Things are starting to “click” more, and I’m slowly getting into the groove of what the MCAT expects. I’m inspired by those on SDN who are getting high 30s; they are amazing! There have been a lot of changes lately with starting daycare, picking up an extra job, children who are always learning creative ways to get into things that they shouldn’t, constant volunteering opportunites, starting swimming again, and my kids starting swimming lessons this week. Considering everything, I’m probably going at the studying pace that should be expected for me at this stage in my life.
This week, I’m skipping to EK chapter 6: Acids and Bases since we are going to be reviewing all of these concepts over the next week in organic chemistry anyway. The five month mark until the end of January MCAT dates is now here. I have five months to prepare if I want to take the MCAT “early” so I can apply to some local special master’s programs in my area.
I can’t believe that we are almost midway through July. We celebrated the fourth by going over to my parent’s house then my sister-in-law’s. The boys got to ride a big tractor and feed Leo the horse. This year, I did not see a single firework which is weird. Yesterday, we went to the pond and swam around. The weather was nice, and no one got burned. The greatest thing was being able to fit into my high school Speedo! Yes! D1 has been kind of cranky, D2 is doing super well in his potty training, and D3 learned how to say, “all done!” My husband has been sick, and I hope that he feels better soon.
I started mentoring this week, and I like it. So far, I only have two high schoolers. It’s kept me fairly busy, and they seem like interesting kids. One wants to be a neurosurgeon, and the other wants to go into obstetrics. I wrote my term paper proposal for one of my history classes, and I have chosen to write about the development of military psychiatry during the Great War. It should be fun!
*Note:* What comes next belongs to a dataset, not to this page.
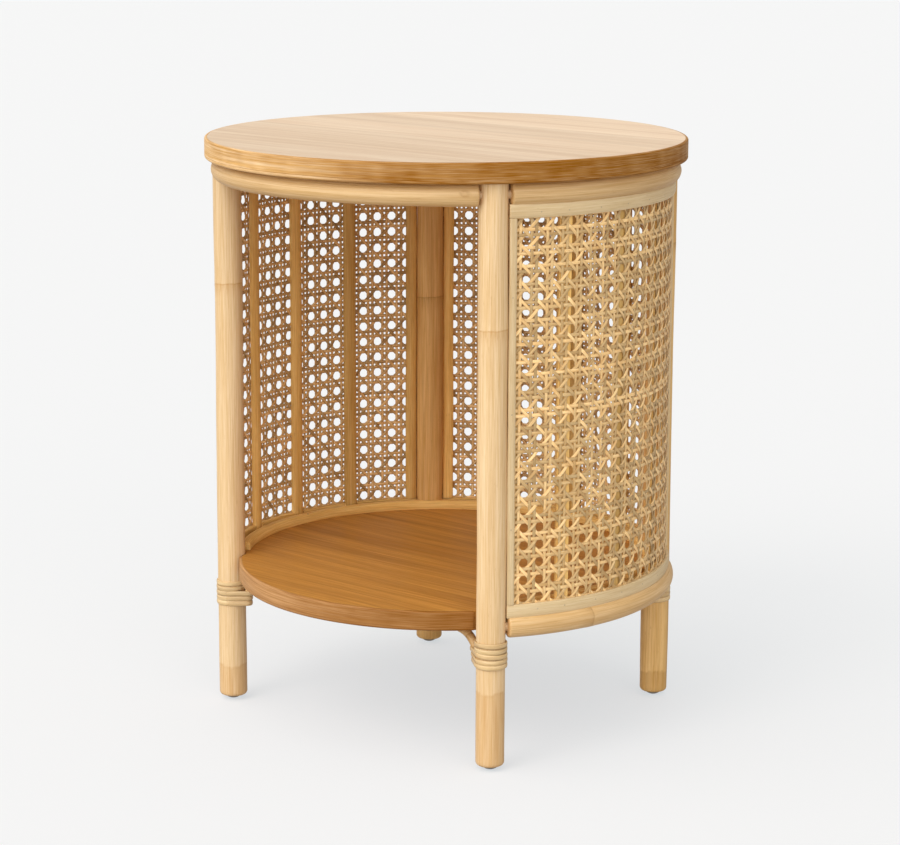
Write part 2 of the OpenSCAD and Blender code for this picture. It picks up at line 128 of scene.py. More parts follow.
BEAD_OUT = high("shelf_bead").y
BEAD_W = 9.0 * MM
BEAD_TUCK = 1.5 * MM
BEAD_TOP = high("shelf_bead").z

BRACE_R = 4.0 * MM
BRACE_LOW = low("brace_back_left").z
BRACE_HIGH = high("brace_back_left").z
PEEL_T = 1.6 * MM
BRACE_FOOT = LEG_R + PEEL_T / 4 + BRACE_R
BRACE_TURN = {"front_left": -30, "front_right": 30, "back_right": 0, "back_left": 0}
BINDING_LOW = low("binding_back_left").z
BINDING_HIGH = high("binding_back_left").z
BINDING_LAP = 15.0 * MM


def turn(along, r):
    """Angle that a distance along the ring takes up at radius r."""
    return math.degrees(math.asin(along / r))


def bay(side):
    """Angles of the two legs of a bay, the second always the larger."""
    a, b = (LEG_ANGLE[c] for c in BAYS[side])
    return a, b if b > a else b + 360


STRIP_ANGLE = turn(STRIP_START + STRIP_W / 2, LEG_RING)


def slat_angles(side):
    a, b = bay(side)
    shift = -RIGHT_SLAT_TURN if side == "right" else 0
    step = (b - a - 2 * STRIP_ANGLE) / (SLAT_COUNT + 1)
    return [a + STRIP_ANGLE + shift + step * (k + 1) for k in range(SLAT_COUNT)]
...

I’ve been trying to get myself back into the “school” mindset. This year is going to go by so quickly with organic chemistry, volunteering, and taking the MCAT. It will be time to apply to medical school before I know it. Go potential class of 2017!!!!!
At work, I’ve been taking my experience with hyperemesis gravidarum and combining it with my case management skills. I have talked to and been able to help a number of women recently, and it has made me very happy to make a difference in improving their lives. These little moments of really connecting with others encourages me to continue in my pursuit to medicine and hopefully become a wonderful OB/GYN.